The data below is to be returned in full and exactly.
[start]
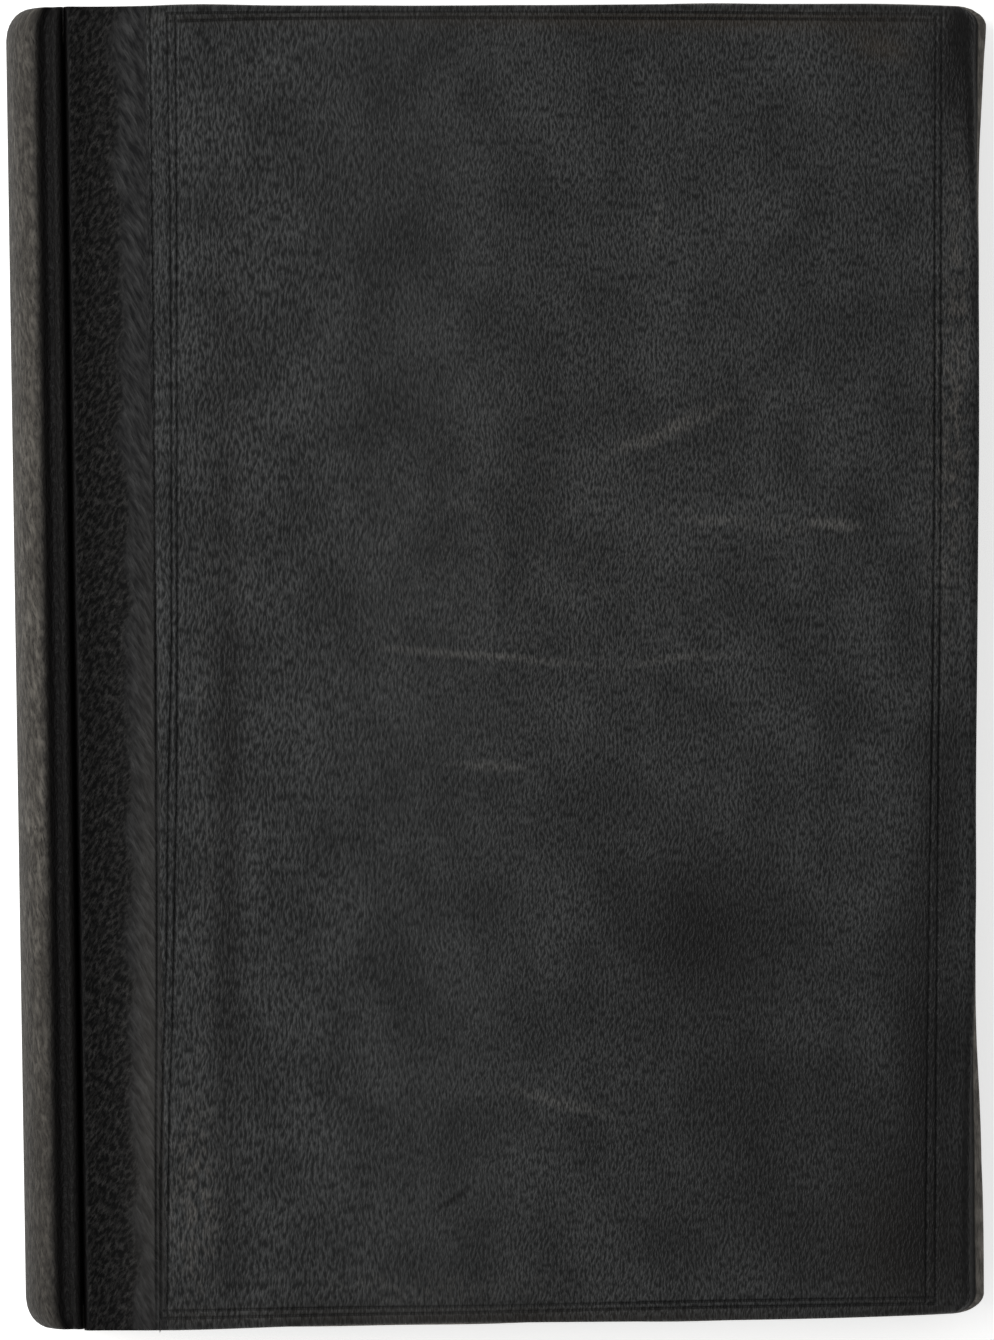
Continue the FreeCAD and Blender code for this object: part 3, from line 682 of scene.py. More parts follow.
# %% [markdown]
# ## The spine's leather
#
# The back of the book is one strip of leather over a stiff inlay, rounded with the leaves, with a
# cap drawn over the band at each end. It is made as a section carried along the book's length. Each
# point of the section runs a closed path: along the outside, over the end, across the cap and back
# along the inside. That gives the leather its thickness and the cap its edge with one grid.

# %% The spine's section
SPINE_OUTSIDE = [(0.14, 12.55), (-0.2, 12.9), (-0.36, 13.5), (-0.5, 14.3), (-0.8, 14.95),
                 (-1.3, 15.2), (-1.8, 15.12), (-2.3, 14.55), (-3.0, 14.2), (-3.7, 14.45),
                 (-4.3, 14.85), (-4.9, 14.75), (-5.7, 14.2), (-6.6, 13.2), (-7.4, 11.9),
                 (-8.1, 10.2), (-8.7, 8.0), (-9.2, 5.0), (-9.45, 2.4)]
SPINE_ENDS = 102.4
CAP_WALL = 1.2
CAP_RADIUS = 4.8
PLAN_SCALE = 13.0
CAP_FOOT, CAP_RISE, CAP_HALF = 1.2, 4.3, 13.0
SPINE_LEATHER = 0.9
SHOULDER_RADIUS, SHOULDER_PULL = 1.3, 0.035
BODY_END = SPINE_ENDS - 3.2


def rounded_path(corners, count):
    """Points along a smooth path through the corners."""
    corners = np.array(corners, float)
    along = np.concatenate([[0], np.cumsum(np.hypot(*np.diff(corners, axis=0).T))])
    at = np.linspace(0, along[-1], count)
    return np.stack([smooth_curve(zip(along, corners[:, k]))(at) for k in (0, 1)], 1)


def spine_sections():
    """Outer, inner and cap sections, each as (u, w) points from the back joint to the front one."""
    half = SPINE_OUTSIDE + [(-9.52, 0.0)]
    whole = half + [(u, -w) for u, w in half[-2::-1]]
    outer = rounded_path(whole, 90)
    slope = np.gradient(outer, axis=0)
    slope /= np.hypot(*slope.T)[:, None]
    inner = outer + np.stack([-slope[:, 1], slope[:, 0]], 1) * SPINE_LEATHER
    turn = np.linspace(-1, 1, len(outer))
    cap = np.stack([-CAP_FOOT - CAP_RISE * (1 - turn ** 2), -CAP_HALF * turn], 1)
    return outer, inner, cap


def book_place(u, y, w):
    """From the book's own leaning frame to the row's frame."""
    lean = math.atan(LEAN)
    x = JOINT_X + u * math.cos(lean) - y * math.sin(lean)
    return x, u * math.sin(lean) + y * math.cos(lean), MIDDLE + w


outer, inner, cap = spine_sections()
print("spine stands out", round(-outer[:, 0].min(), 2), "mm past the joint")

# %% The spine as one grid of closed paths
def spine_leather():
    body = np.linspace(-BODY_END, BODY_END, 150)
    nose = SPINE_ENDS - np.array([0.0, 0.12, 0.4, 0.85, 1.5, 2.3])
    stations_y = np.concatenate([-nose, body, nose[::-1]])
    loops = []
    for y in stations_y:
        from_end = SPINE_ENDS - abs(y)
        shrink = corner_cut(np.array(from_end), CAP_RADIUS)
        shoulder = corner_cut(np.array(from_end), SHOULDER_RADIUS)
        u = outer[:, 0] * (1 - shrink / PLAN_SCALE)
        w = outer[:, 1] * (1 - shoulder * SHOULDER_PULL)
        loops.append((u, y, w))
    head = float(stations_y[-1])

    def capped(end, share, y):
        u, _, w = loops[end]
        return mix(u, cap[:, 0], share), y, mix(w, cap[:, 1], share)

    path = [capped(0, 1.0, -head), capped(0, 0.5, -head)] + loops
    path += [capped(-1, 0.5, head), capped(-1, 1.0, head)]
    inside = []
    for k, (u, y, w) in enumerate(path):
        deep = np.clip(y, -head + CAP_WALL, head - CAP_WALL)
        if k == 0 or k == len(path) - 1:
            inside.append((u, deep, w))
        else:
            narrow = 1 - corner_cut(np.array(SPINE_ENDS - abs(deep)), CAP_RADIUS) / PLAN_SCALE
            apart = 0.002 * (k - len(path) / 2) * (abs(y) > head - CAP_WALL)
            inside.append((inner[:, 0] * narrow, deep + apart, inner[:, 1]))
    loop = path + inside[::-1]
    table = np.array([np.stack(book_place(u + 0 * w, y + 0 * w, w), 1) for u, y, w in loop])
    count, wide = table.shape[:2]
    return table.reshape(-1, 3), closed_strip(count, wide, flip=True), (count, wide)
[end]
◆ Exercise output ◆
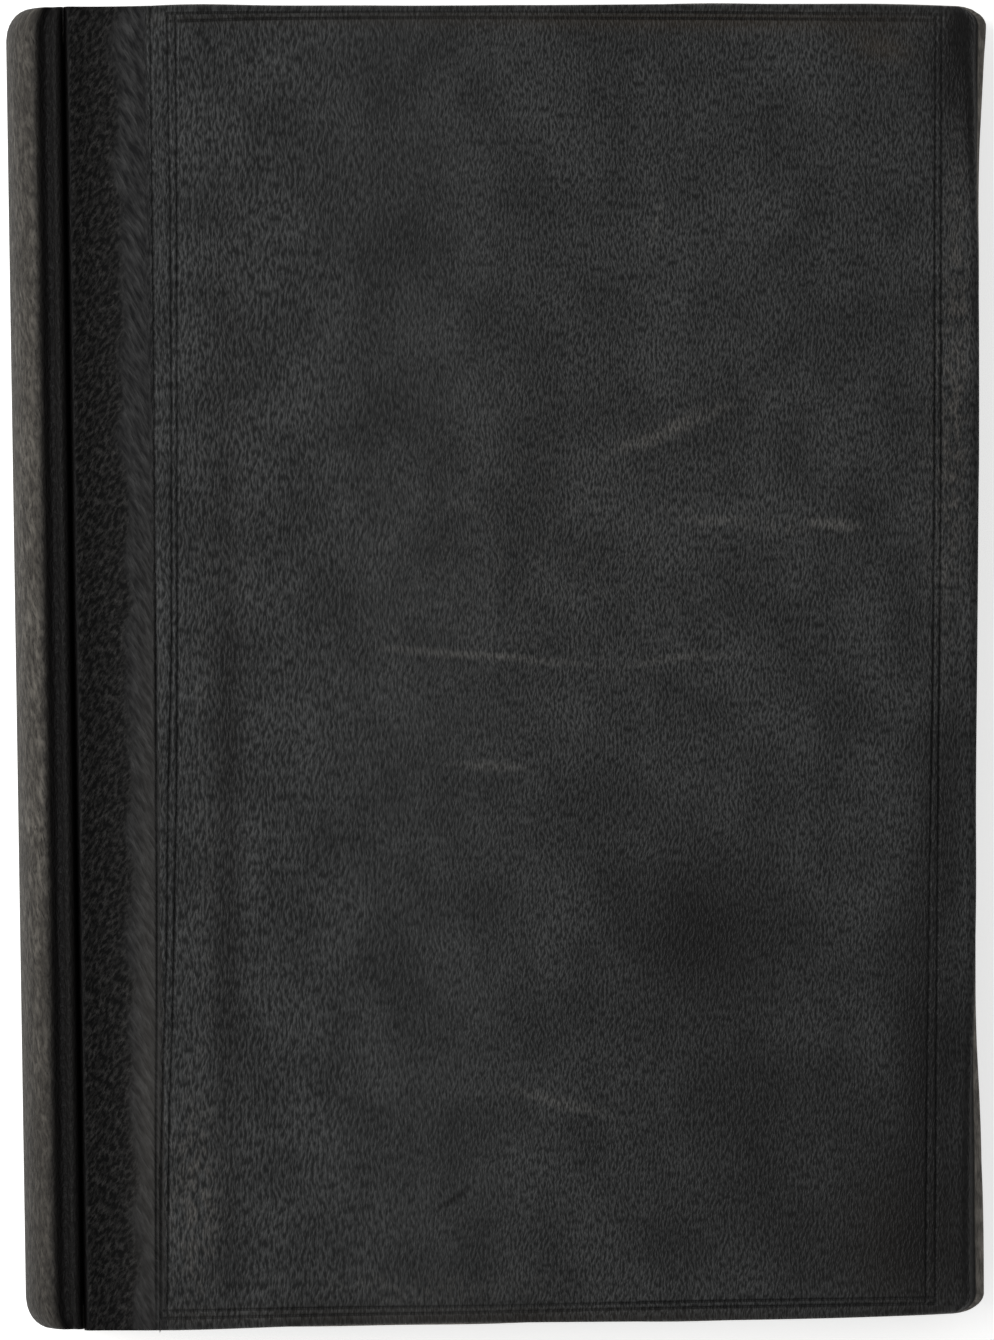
Continue the FreeCAD and Blender code for this object: part 3, from line 682 of scene.py. More parts follow.
# %% [markdown]
# ## The spine's leather
#
# The back of the book is one strip of leather over a stiff inlay, rounded with the leaves, with a
# cap drawn over the band at each end. It is made as a section carried along the book's length. Each
# point of the section runs a closed path: along the outside, over the end, across the cap and back
# along the inside. That gives the leather its thickness and the cap its edge with one grid.

# %% The spine's section
SPINE_OUTSIDE = [(0.14, 12.55), (-0.2, 12.9), (-0.36, 13.5), (-0.5, 14.3), (-0.8, 14.95),
                 (-1.3, 15.2), (-1.8, 15.12), (-2.3, 14.55), (-3.0, 14.2), (-3.7, 14.45),
                 (-4.3, 14.85), (-4.9, 14.75), (-5.7, 14.2), (-6.6, 13.2), (-7.4, 11.9),
                 (-8.1, 10.2), (-8.7, 8.0), (-9.2, 5.0), (-9.45, 2.4)]
SPINE_ENDS = 102.4
CAP_WALL = 1.2
CAP_RADIUS = 4.8
PLAN_SCALE = 13.0
CAP_FOOT, CAP_RISE, CAP_HALF = 1.2, 4.3, 13.0
SPINE_LEATHER = 0.9
SHOULDER_RADIUS, SHOULDER_PULL = 1.3, 0.035
BODY_END = SPINE_ENDS - 3.2


def rounded_path(corners, count):
    """Points along a smooth path through the corners."""
    corners = np.array(corners, float)
    along = np.concatenate([[0], np.cumsum(np.hypot(*np.diff(corners, axis=0).T))])
    at = np.linspace(0, along[-1], count)
    return np.stack([smooth_curve(zip(along, corners[:, k]))(at) for k in (0, 1)], 1)


def spine_sections():
    """Outer, inner and cap sections, each as (u, w) points from the back joint to the front one."""
    half = SPINE_OUTSIDE + [(-9.52, 0.0)]
    whole = half + [(u, -w) for u, w in half[-2::-1]]
    outer = rounded_path(whole, 90)
    slope = np.gradient(outer, axis=0)
    slope /= np.hypot(*slope.T)[:, None]
    inner = outer + np.stack([-slope[:, 1], slope[:, 0]], 1) * SPINE_LEATHER
    turn = np.linspace(-1, 1, len(outer))
    cap = np.stack([-CAP_FOOT - CAP_RISE * (1 - turn ** 2), -CAP_HALF * turn], 1)
    return outer, inner, cap


def book_place(u, y, w):
    """From the book's own leaning frame to the row's frame."""
    lean = math.atan(LEAN)
    x = JOINT_X + u * math.cos(lean) - y * math.sin(lean)
    return x, u * math.sin(lean) + y * math.cos(lean), MIDDLE + w


outer, inner, cap = spine_sections()
print("spine stands out", round(-outer[:, 0].min(), 2), "mm past the joint")

# %% The spine as one grid of closed paths
def spine_leather():
    body = np.linspace(-BODY_END, BODY_END, 150)
    nose = SPINE_ENDS - np.array([0.0, 0.12, 0.4, 0.85, 1.5, 2.3])
    stations_y = np.concatenate([-nose, body, nose[::-1]])
    loops = []
    for y in stations_y:
        from_end = SPINE_ENDS - abs(y)
        shrink = corner_cut(np.array(from_end), CAP_RADIUS)
        shoulder = corner_cut(np.array(from_end), SHOULDER_RADIUS)
        u = outer[:, 0] * (1 - shrink / PLAN_SCALE)
        w = outer[:, 1] * (1 - shoulder * SHOULDER_PULL)
        loops.append((u, y, w))
    head = float(stations_y[-1])

    def capped(end, share, y):
        u, _, w = loops[end]
        return mix(u, cap[:, 0], share), y, mix(w, cap[:, 1], share)

    path = [capped(0, 1.0, -head), capped(0, 0.5, -head)] + loops
    path += [capped(-1, 0.5, head), capped(-1, 1.0, head)]
    inside = []
    for k, (u, y, w) in enumerate(path):
        deep = np.clip(y, -head + CAP_WALL, head - CAP_WALL)
        if k == 0 or k == len(path) - 1:
            inside.append((u, deep, w))
        else:
            narrow = 1 - corner_cut(np.array(SPINE_ENDS - abs(deep)), CAP_RADIUS) / PLAN_SCALE
            apart = 0.002 * (k - len(path) / 2) * (abs(y) > head - CAP_WALL)
            inside.append((inner[:, 0] * narrow, deep + apart, inner[:, 1]))
    loop = path + inside[::-1]
    table = np.array([np.stack(book_place(u + 0 * w, y + 0 * w, w), 1) for u, y, w in loop])
    count, wide = table.shape[:2]
    return table.reshape(-1, 3), closed_strip(count, wide, flip=True), (count, wide)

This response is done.